Fairey’s reaction to the (base) structure of society pushed him to create his own niche within the cultural society (superstructure), which in turn made him lot’s of money that through taxes, employment (the relations of production), and advertisement he supports the (base) structure of society that he initially intended to rebel against. This cycle enacted by Fairey supports the Marxist base and superstructure theory.

What does this all mean?

I crave a different kind of culture. I crave the kind of culture that makes me think twice about the way I see the world. I crave culture that bends my perception of myself and the world around me.

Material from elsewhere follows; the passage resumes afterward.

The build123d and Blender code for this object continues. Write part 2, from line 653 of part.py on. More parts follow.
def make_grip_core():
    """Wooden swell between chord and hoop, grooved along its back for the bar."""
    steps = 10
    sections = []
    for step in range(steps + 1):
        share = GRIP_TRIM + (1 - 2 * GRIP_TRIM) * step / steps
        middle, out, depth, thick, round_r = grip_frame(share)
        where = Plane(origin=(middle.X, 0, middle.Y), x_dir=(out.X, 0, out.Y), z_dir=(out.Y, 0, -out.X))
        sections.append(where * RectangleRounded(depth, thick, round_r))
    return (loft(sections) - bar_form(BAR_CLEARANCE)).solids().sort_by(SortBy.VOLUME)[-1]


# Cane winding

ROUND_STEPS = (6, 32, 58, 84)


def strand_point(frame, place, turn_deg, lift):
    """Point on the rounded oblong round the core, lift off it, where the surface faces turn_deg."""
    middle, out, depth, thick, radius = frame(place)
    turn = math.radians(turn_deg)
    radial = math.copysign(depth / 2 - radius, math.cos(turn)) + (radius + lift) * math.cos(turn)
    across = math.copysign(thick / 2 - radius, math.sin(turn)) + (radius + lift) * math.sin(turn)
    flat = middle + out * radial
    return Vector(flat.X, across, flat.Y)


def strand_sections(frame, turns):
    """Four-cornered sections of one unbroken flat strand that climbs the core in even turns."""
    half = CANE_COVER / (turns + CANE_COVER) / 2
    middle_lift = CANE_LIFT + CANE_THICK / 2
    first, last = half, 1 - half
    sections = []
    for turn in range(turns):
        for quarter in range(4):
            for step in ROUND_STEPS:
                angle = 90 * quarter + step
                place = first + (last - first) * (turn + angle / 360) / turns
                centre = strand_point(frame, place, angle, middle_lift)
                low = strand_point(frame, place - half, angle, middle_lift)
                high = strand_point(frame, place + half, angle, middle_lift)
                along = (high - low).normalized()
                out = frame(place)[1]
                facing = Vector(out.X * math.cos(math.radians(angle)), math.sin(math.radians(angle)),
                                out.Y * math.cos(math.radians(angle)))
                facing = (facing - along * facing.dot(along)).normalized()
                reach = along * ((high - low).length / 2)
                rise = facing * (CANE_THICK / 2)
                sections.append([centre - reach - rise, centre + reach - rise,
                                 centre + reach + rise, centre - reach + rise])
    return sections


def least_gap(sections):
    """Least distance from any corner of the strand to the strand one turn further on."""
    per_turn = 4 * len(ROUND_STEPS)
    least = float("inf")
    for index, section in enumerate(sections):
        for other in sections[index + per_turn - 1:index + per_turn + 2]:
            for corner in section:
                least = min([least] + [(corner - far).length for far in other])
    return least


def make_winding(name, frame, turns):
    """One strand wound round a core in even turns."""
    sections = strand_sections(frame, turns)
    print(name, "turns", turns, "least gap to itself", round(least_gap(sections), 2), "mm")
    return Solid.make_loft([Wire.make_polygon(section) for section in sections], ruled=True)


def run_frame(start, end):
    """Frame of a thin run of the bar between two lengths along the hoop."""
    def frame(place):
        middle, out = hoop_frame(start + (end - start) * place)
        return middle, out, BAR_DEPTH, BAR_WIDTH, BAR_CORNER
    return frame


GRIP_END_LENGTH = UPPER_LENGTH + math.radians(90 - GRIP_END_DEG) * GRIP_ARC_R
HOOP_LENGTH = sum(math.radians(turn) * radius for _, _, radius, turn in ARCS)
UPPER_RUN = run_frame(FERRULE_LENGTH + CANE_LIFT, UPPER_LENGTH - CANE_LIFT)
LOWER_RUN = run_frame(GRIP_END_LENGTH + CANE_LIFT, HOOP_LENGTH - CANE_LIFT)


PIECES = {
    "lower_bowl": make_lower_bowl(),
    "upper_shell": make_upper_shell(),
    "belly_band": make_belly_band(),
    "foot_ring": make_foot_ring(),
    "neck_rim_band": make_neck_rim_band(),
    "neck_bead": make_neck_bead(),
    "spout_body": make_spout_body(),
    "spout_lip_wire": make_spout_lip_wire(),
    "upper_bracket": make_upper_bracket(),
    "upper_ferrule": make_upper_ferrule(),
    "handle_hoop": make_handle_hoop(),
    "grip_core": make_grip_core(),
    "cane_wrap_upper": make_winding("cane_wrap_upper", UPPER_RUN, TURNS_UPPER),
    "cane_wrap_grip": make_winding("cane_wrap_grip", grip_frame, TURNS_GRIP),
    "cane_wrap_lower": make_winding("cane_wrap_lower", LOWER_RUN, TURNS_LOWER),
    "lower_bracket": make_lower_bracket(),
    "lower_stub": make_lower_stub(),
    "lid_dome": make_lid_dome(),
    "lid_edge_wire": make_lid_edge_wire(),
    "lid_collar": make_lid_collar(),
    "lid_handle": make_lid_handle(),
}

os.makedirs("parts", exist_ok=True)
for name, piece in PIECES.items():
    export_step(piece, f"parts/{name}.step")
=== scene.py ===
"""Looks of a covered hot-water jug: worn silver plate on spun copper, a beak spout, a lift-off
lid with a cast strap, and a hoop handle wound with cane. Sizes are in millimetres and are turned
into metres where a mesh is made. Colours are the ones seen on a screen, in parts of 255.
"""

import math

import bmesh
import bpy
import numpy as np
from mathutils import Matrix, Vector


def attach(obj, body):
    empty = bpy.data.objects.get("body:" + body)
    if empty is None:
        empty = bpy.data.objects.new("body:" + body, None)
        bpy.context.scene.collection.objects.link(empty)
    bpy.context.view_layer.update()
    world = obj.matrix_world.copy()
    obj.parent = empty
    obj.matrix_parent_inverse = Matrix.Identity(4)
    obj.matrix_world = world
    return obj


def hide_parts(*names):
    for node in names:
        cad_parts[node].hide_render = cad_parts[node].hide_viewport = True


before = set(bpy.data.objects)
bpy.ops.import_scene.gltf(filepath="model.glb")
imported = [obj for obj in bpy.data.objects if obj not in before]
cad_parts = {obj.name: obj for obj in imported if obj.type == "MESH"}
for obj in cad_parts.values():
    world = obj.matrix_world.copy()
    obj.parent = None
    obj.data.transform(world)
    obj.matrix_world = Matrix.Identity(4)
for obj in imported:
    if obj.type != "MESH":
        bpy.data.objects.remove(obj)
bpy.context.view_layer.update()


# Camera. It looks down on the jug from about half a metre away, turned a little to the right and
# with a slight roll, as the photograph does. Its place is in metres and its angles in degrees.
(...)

I crave eye-popping culture.

Throughout my life I have always been attracted to eye-catching visuals, and twisted story-lines. This blog will serve as a homage to the art, film, literature, television, and web that tantalize your pupils, hypnotize your head and soothe your soul. Sounds too good to be true!

I see culture as being defined in two primary ways. First, as a set of musical, artistic, literary, and theatrical specimens that were historically deemed by many (primarily the hierarchical upper-class) as being exceptionally constructed and therefore worthy of critical analysis and contemplation. In the Euro-centric version of this definition of culture Vivaldi, Monet, The Odyssey and Shakespeare would all be such specimens.

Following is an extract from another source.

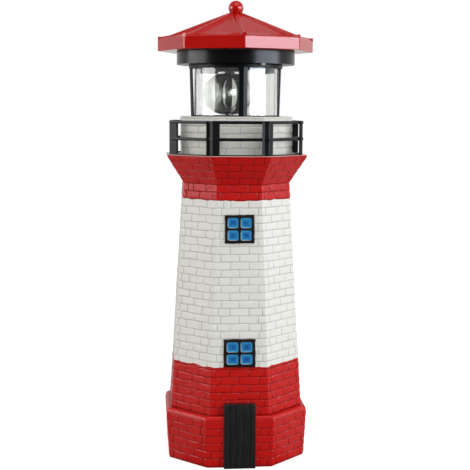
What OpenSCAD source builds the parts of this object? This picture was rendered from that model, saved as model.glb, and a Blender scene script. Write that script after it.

Second, culture can be seen as a set of socially constructed traditions, rituals, and ideas.  In this sense culture is practically intrinsic to those born into a given society, because it is all they see until they witness the culture of another people. Shaking hands seems a universal introduction to Americans until we learn that in other cultures they bow, or kiss on both cheeks.

Now that we have looked at these two very different definitions for the word culture we will go into the sub-category which many know as pop culture. What is pop culture? And in any form can it really be eye-popping (metaphorically speaking of course)? I think so!

Pop culture has been widely accepted as a highly monetized form of our first definition of culture (musical, artistic, literary, and theatrical specimens). Thinks television shows, music videos, or web-sites that are primarily made to gain viewer ship i.e. advertisement sponsors, record sales or product sales.

Pop culture can also be seen as specimens that have taken on a socially invasive quality, in that they becomes widely known and talked about. Think of graffiti art, slang or the flash mob phenomenon.

I intend to use this blog as means to analyze all forms of popular culture that I find particularly metaphorical, soulful, mind-boggling, aesthetically pleasing or just downright eye-popping!

Now with that being said it’s time for a brief personal introduction! My name is Samantha Gay Petersen, (yes, Gay is my middle name) and I am currently studying journalism at California State University Northridge. I began my foray into college life as an art major, and even studied for a semester in Florence, Italy. A couple years ago I came to the conclusion that art is awesome, inspiring and an ever-evolving passion of mine, but it is not what I want to get my degree in. I then took up journalism, and was so lucky to become the arts and entertainment editor at Pasadena City College. I am now working as a personal assistant, barista and bartender while going through school. I anticipate an actual career so I can drop the three job titles for one impressive one. As a journalist I hope to make life a little more interesting for my readers and/or viewers, and to inform them of important occurrences and artistic endeavors in the world that surrounds them.

Now enough about me, let’s see some eye-popping culture!